Making aviation biofuels from non-food crops is the goal of a new Department of Energy-funded project that includes significant contributions from Washington State University.
“Automobiles are moving more toward electric fueling, but batteries are too heavy for airplanes,” said Philip Bates, an associate professor in WSU’s Institute of Biological Chemistry. “Liquid fuels don’t weigh very much for the energy you can get out of them. The goal is to move toward fuel that is renewable and sustainable.”
WSU’s portion of the five-year, $12.8 million grant totals just over $1.1 million. The grant is part of a larger DOE project that is providing $178 million to advance bioenergy technology.
Bates is an expert in how plants create and metabolize fatty acids. He’ll be working to find bottlenecks in plants’ creation of energy-dense fatty oils on a metabolic level, and investigating how plants adapt to genetic changes.
“We want plants to make more and better oils that can be used to reduce our reliance on fossil fuels,” Bates said.
The project will focus on pennycress and camelina because these plants do not compete with food crops—an important consideration when the global population is expected to reach nearly 10 billion by 2050. These oilseeds are also resilient, with the ability to grow as winter cover crops or on marginal or underused land.
Pennycress and camelina oilseeds aren’t ideal precursors for bioproducts —yet. Their oil content is suboptimal —roughly 30% of their seed weight is oil, falling short of the 40% or more target —and they contain a less-than-ideal mixture of fatty acids. The team aims to change both characteristics.
“We’re trying to make not just more oil per seed, but oil of a more defined chemical structure to make biomaterials with more uniform and consistent properties,” said Edgar Cahoon, the project lead and George W. Holmes professor of biochemistry at the University of Nebraska.
The team will produce genetically enhanced seed oils. Using high-throughput camera-based phenotyping, the researchers will test the engineered crops under diverse environmental conditions and use that data to improve the new lines. Specialized biocontainment technology will ensure the plants’ genetic modifications do not escape into other crops or wild species.

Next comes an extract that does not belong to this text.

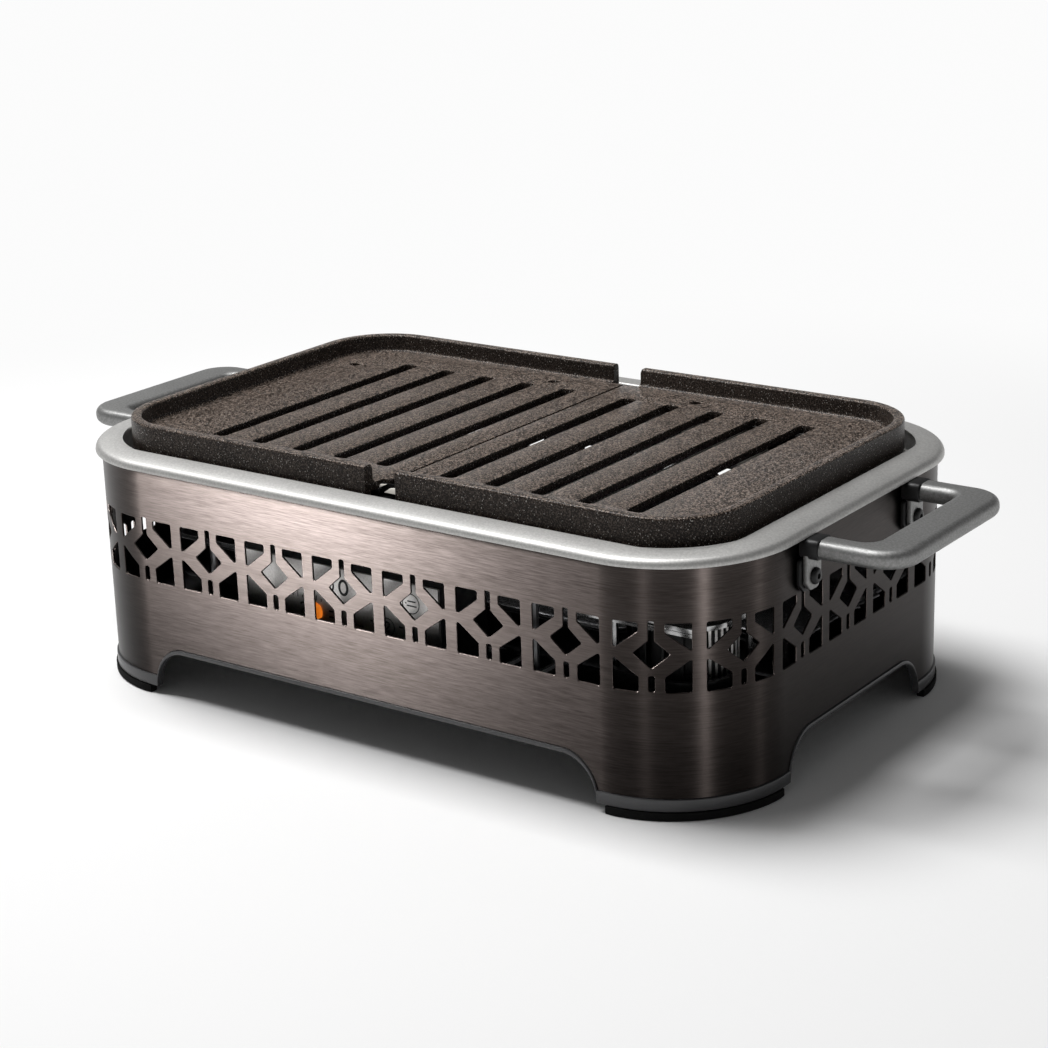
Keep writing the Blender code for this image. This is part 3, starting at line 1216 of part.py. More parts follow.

The project will pave the way for wider use of oilseeds in environmentally friendly and sustainable applications. Cahoon expects the team’s work to have an impact beyond pennycress and camelina. Findings related to the plastid’s metabolic circuitry, as well as the synthetic biology tools, will be valuable to scientists pursuing next-generation engineering of other plant feedstocks.
In addition to WSU and Nebraska, the DOE grant includes investigators from the University of Colorado, Kansas State University, Montana State University, the University of Minnesota, the University of Missouri, and the Donald Danforth Plant Science Center.